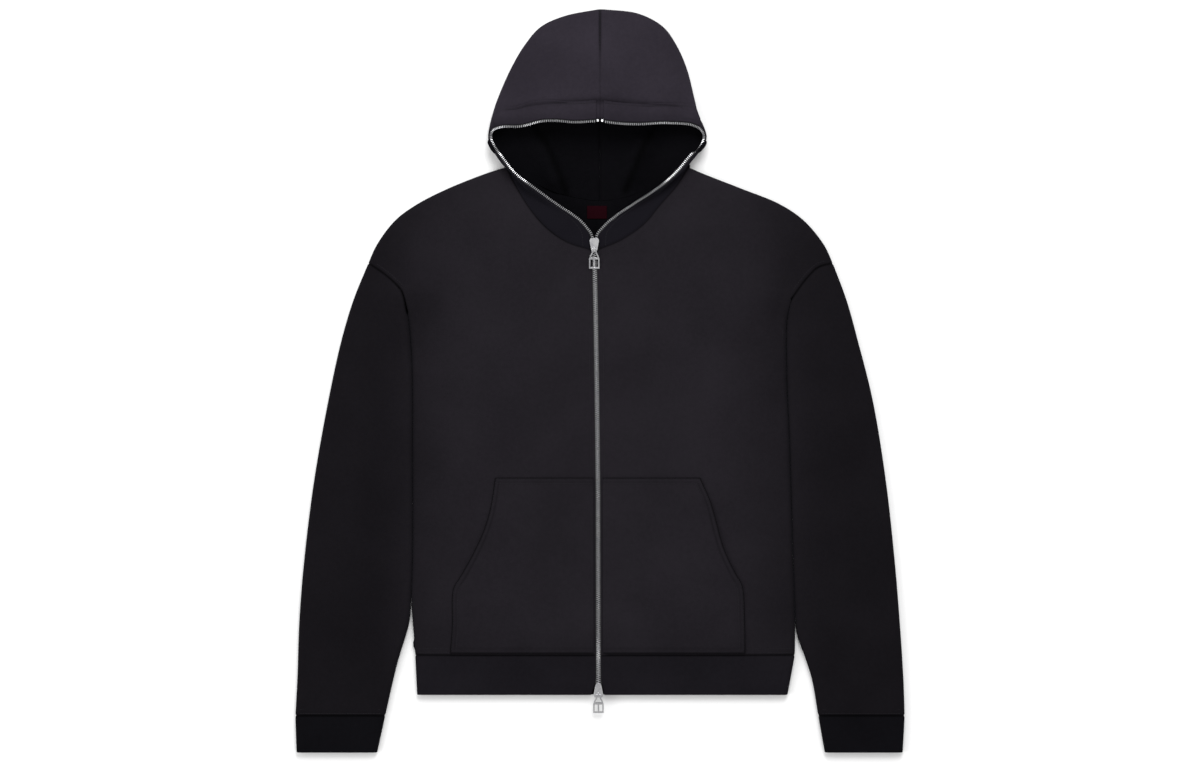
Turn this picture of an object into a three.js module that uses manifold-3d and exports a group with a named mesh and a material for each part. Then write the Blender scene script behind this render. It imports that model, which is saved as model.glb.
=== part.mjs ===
// Zip up hoodie laid flat on its back, in millimetres.
// X runs to the picture's right, Y from the hem to the hood, Z up off the surface it lies on.
import * as THREE from 'three';
import Module from 'manifold-3d';
import { mergeVertices } from 'three/addons/utils/BufferGeometryUtils.js';

// Cloth
const CLOTH = 2.4; // wall of the brushed fleece
const BAND = 2.6; // wall of the folded cuffs and hem
const SEAM = 0.3; // gap between two sewn pieces
const NECK_GAP = 0.45; // from the neck seam to the pieces on both sides, where it turns over a fold
const FOLD_R = 7; // radius in plan over which a folded edge turns
const FOLD_Z = 6.2; // height of the middle of a folded edge
const EDGE_Z = 12.5; // height of the upper layer just inside a folded edge
const BODY_Z = 24; // height of the upper layer in the middle of body and sleeves
const SOFT = 75; // distance from an edge over which the upper layer rises to BODY_Z
const RESTING = 0.05; // points lower than this lie on the surface
const HEM_Z = 11.4; // height of the upper layer at the hem's lower edge
const HEM_FLAT = 18; // length of hem over which it stays at HEM_Z
const HEM_RISE = 40; // length above its seam over which the body rises to BODY_Z
const TURN_PARTS = [0, 0.1, 0.42, 1]; // where points lie round a fold, as parts of its radius

// Heights of places along Y
const HEM_END = -407;
const HEM_SEAM = -355;
const CUFF_END = -482;
const CUFF_SEAM = -434;
const NECK_FRONT = 171.6;
const NAPE = 236;
const CROWN = 485.6;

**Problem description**
Repeat the data above exactly.

**Result of the task**
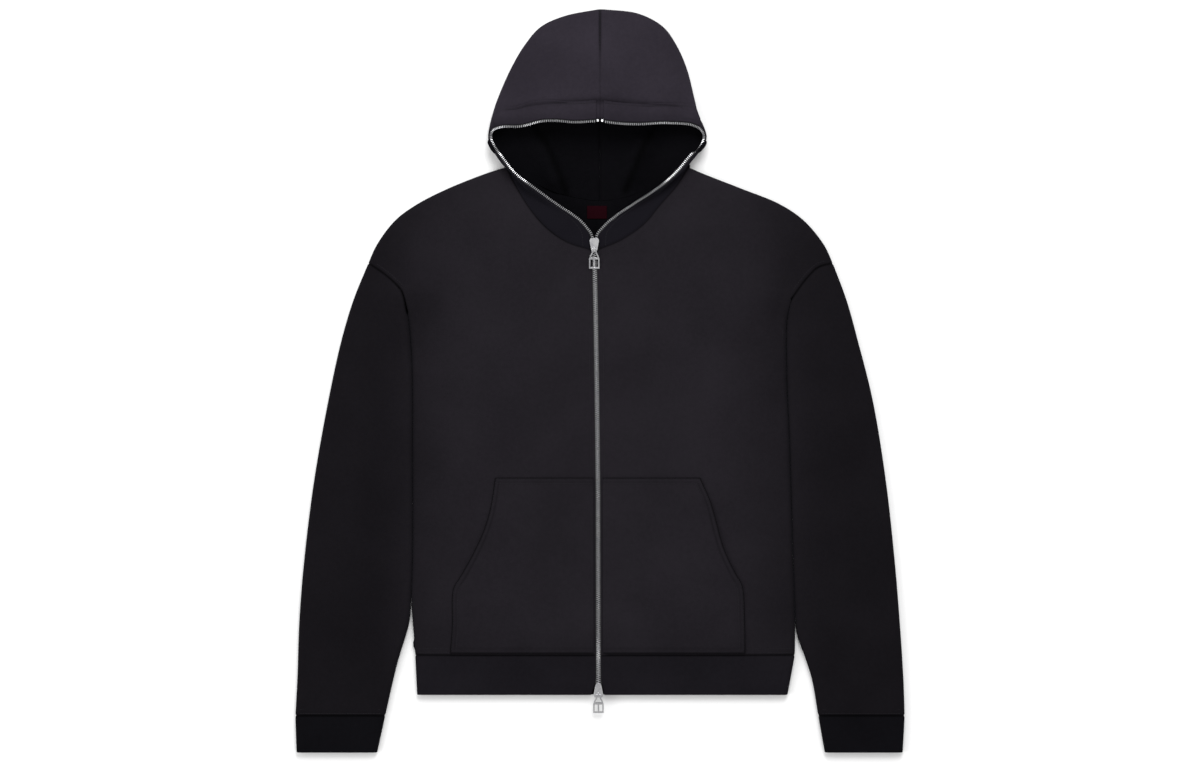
Turn this picture of an object into a three.js module that uses manifold-3d and exports a group with a named mesh and a material for each part. Then write the Blender scene script behind this render. It imports that model, which is saved as model.glb.
=== part.mjs ===
// Zip up hoodie laid flat on its back, in millimetres.
// X runs to the picture's right, Y from the hem to the hood, Z up off the surface it lies on.
import * as THREE from 'three';
import Module from 'manifold-3d';
import { mergeVertices } from 'three/addons/utils/BufferGeometryUtils.js';

// Cloth
const CLOTH = 2.4; // wall of the brushed fleece
const BAND = 2.6; // wall of the folded cuffs and hem
const SEAM = 0.3; // gap between two sewn pieces
const NECK_GAP = 0.45; // from the neck seam to the pieces on both sides, where it turns over a fold
const FOLD_R = 7; // radius in plan over which a folded edge turns
const FOLD_Z = 6.2; // height of the middle of a folded edge
const EDGE_Z = 12.5; // height of the upper layer just inside a folded edge
const BODY_Z = 24; // height of the upper layer in the middle of body and sleeves
const SOFT = 75; // distance from an edge over which the upper layer rises to BODY_Z
const RESTING = 0.05; // points lower than this lie on the surface
const HEM_Z = 11.4; // height of the upper layer at the hem's lower edge
const HEM_FLAT = 18; // length of hem over which it stays at HEM_Z
const HEM_RISE = 40; // length above its seam over which the body rises to BODY_Z
const TURN_PARTS = [0, 0.1, 0.42, 1]; // where points lie round a fold, as parts of its radius

// Heights of places along Y
const HEM_END = -407;
const HEM_SEAM = -355;
const CUFF_END = -482;
const CUFF_SEAM = -434;
const NECK_FRONT = 171.6;
const NAPE = 236;
const CROWN = 485.6;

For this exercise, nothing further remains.